African bilaterals stall SAATM progress

Restrictive bilateral air service agreements, high taxes and visa barriers continue to slow the implementation of the Single African Air Transport Market (SAATM).

During the recent African Business Travel Association’s (ABTA) Nigeria Corporate Travel Webinar on ‘The Missing Links: Africa’s under-serviced air routes and business impact’, Aaron Munetsi, CEO of AASA, and Brian Kitchin, the Divisional Chief Commercial Officer of fastjet, highlighted the policy barriers that continue to limit air connectivity across the continent

Protectionist bilaterals

While SAATM’s dispute mechanism has resolved almost 30 bilateral disputes, some African countries still rely on bilaterals to protect their national carriers and restrict new entrants.

Kitchin pointed out that this protectionist mindset could limit competition in their markets, particularly for smaller and newer carriers.

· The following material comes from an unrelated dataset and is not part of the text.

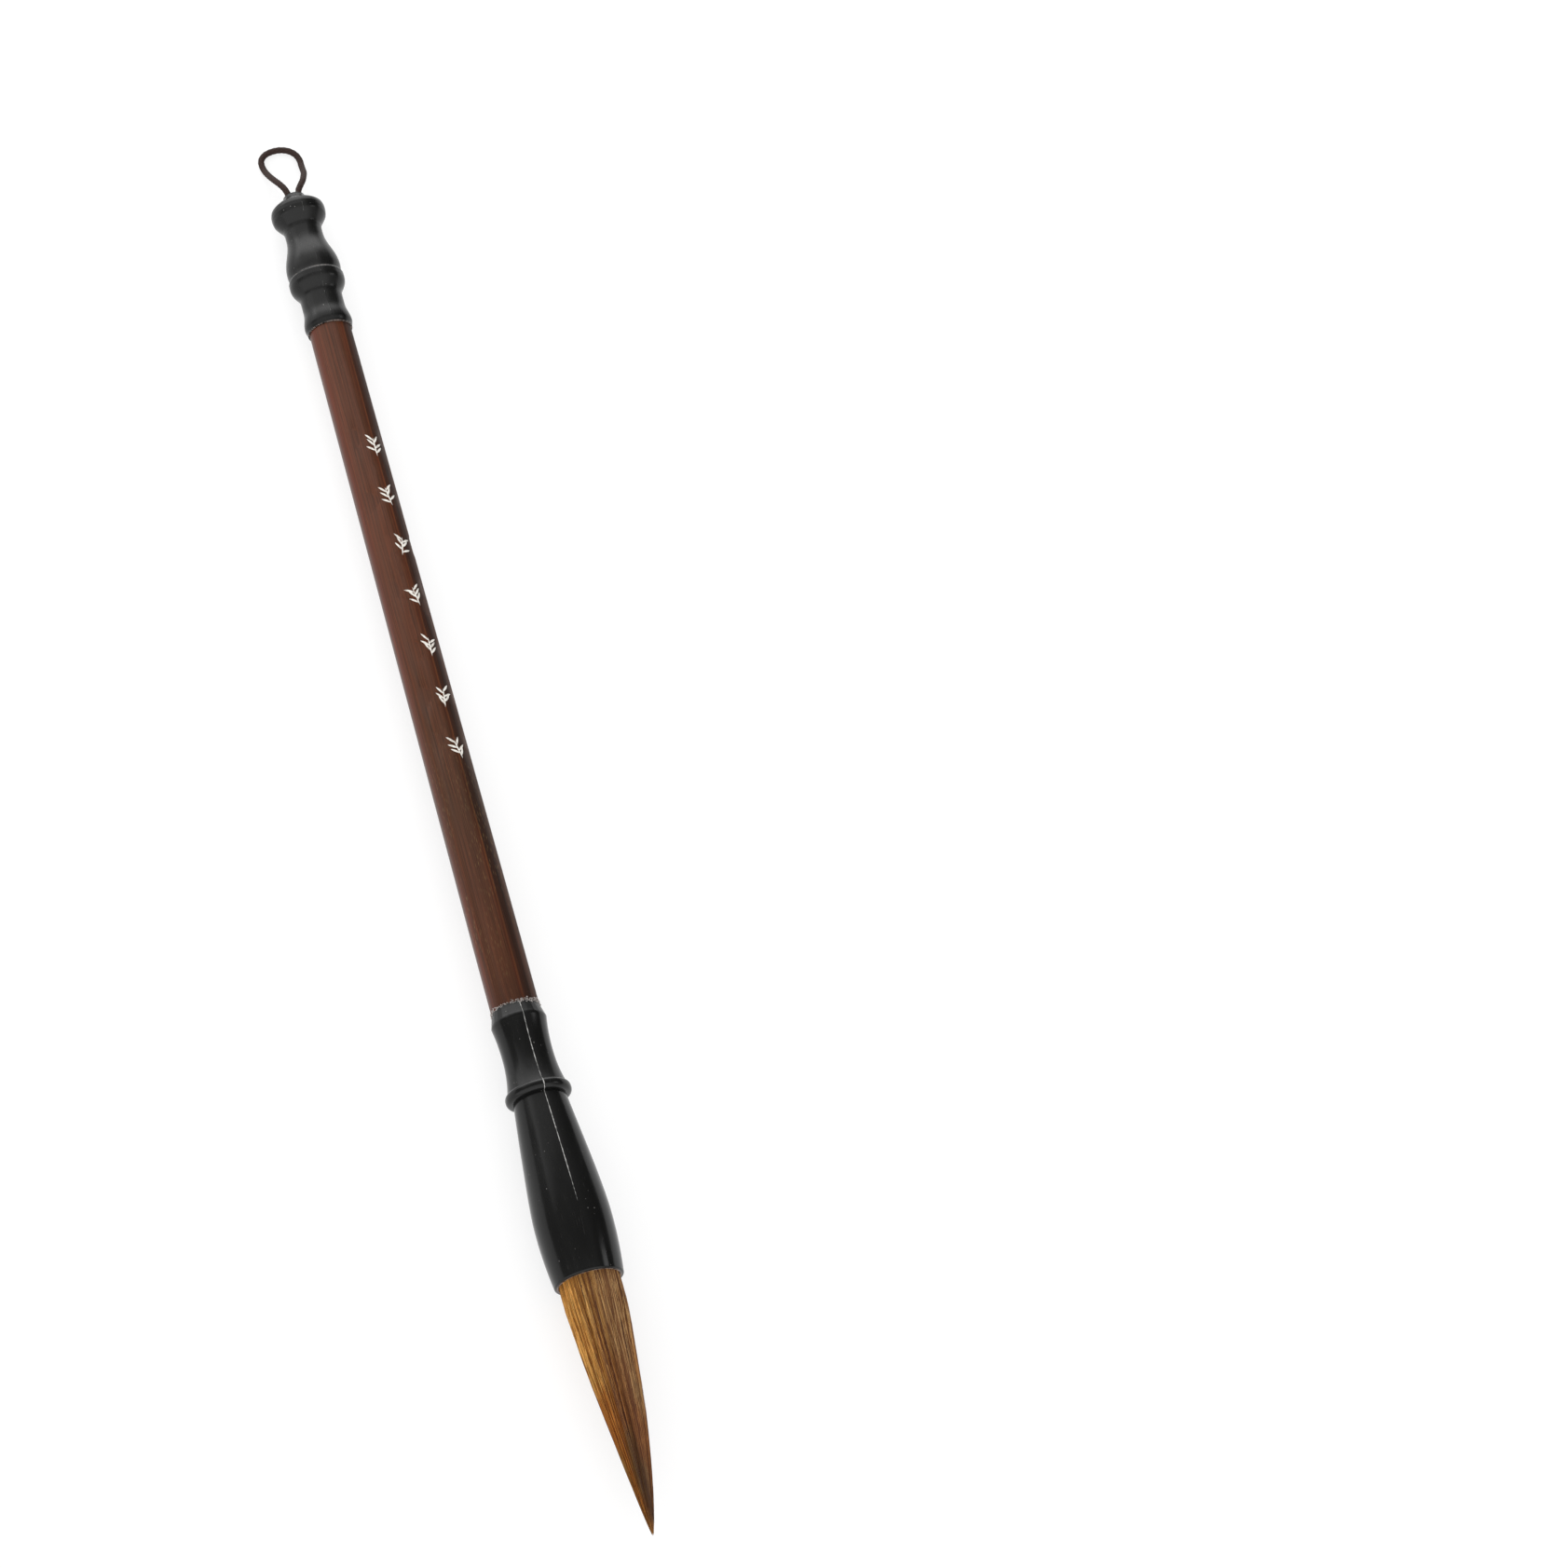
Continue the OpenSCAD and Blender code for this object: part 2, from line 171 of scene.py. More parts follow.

“The barriers to entry for smaller players to come in and to take advantage of niche routes that bigger airlines may not serve, have reduced over time. But, bilaterals remain a big constraint. It determines how many seats can be offered, how many flights can be operated, what revenue an airline can earn, but it’s limited in certain cases to protect some national carriers. This does not encourage competition and new entrants in the market,” said Kitchin.

Munetsi said African governments still had work to do to enable airlines to operate more freely across borders, improving access for travellers and supporting tourism and trade.

He pointed out that while there was a willingness among African countries to create open skies agreements, such as the Economic Commission of West African States (ECOWAS) open skies ambition, but they fell short when it came to implementation

“ECOWAS made a very bold statement, saying that they were going to do away with or reduce their taxes, fees and charges to enable the stimulation of traffic. This made everyone happy,” Munetsi said. “But then, two of those countries, Ghana and Nigeria, suddenly introduced new taxes of $100 (R1 700) each.”

A December 2025 study by IATA, found that taxes, fees and charges imposed on airlines in Africa were between 12% and 15% higher than anywhere else in the world, Kitchin added.

Industry voice needed

“Obviously, these policy and bilateral matters are restrictive. The costs to operate in certain countries are restrictive. And the travel trade is quite rightly asking, who’s the voice that will be heard?”

On the one hand, Munetsi noted significant developments with certain SAATM initiatives, such as the dispute mechanism.

However, Munetsi also called on the travel trade to work closely with associations and airlines and to put forward their own arguments on the benefits of improved African connectivity to regulatory bodies.

“What we would like to see in the future is travel agents and TMCs coming forward to assist us (associations and airlines) with petitioning the authorities when they bring up these kinds of limitations,” said Munetsi.

Kitchin predicted that if the travel industries work together to resolve these issues, Africa’s growth rate could be exponential.

“If we can unlock these benefits, there's no reason why Africa is not going to grow at 20% a year. Africa is already at 113% post-COVID recovery, so the trajectory is good,” said Kitchin.

“But we just can't leave this entirely in the hands of the regulators. We need to leave it in the hands of the flying public, the trade and the aviation entrepreneurs that want to make a difference.”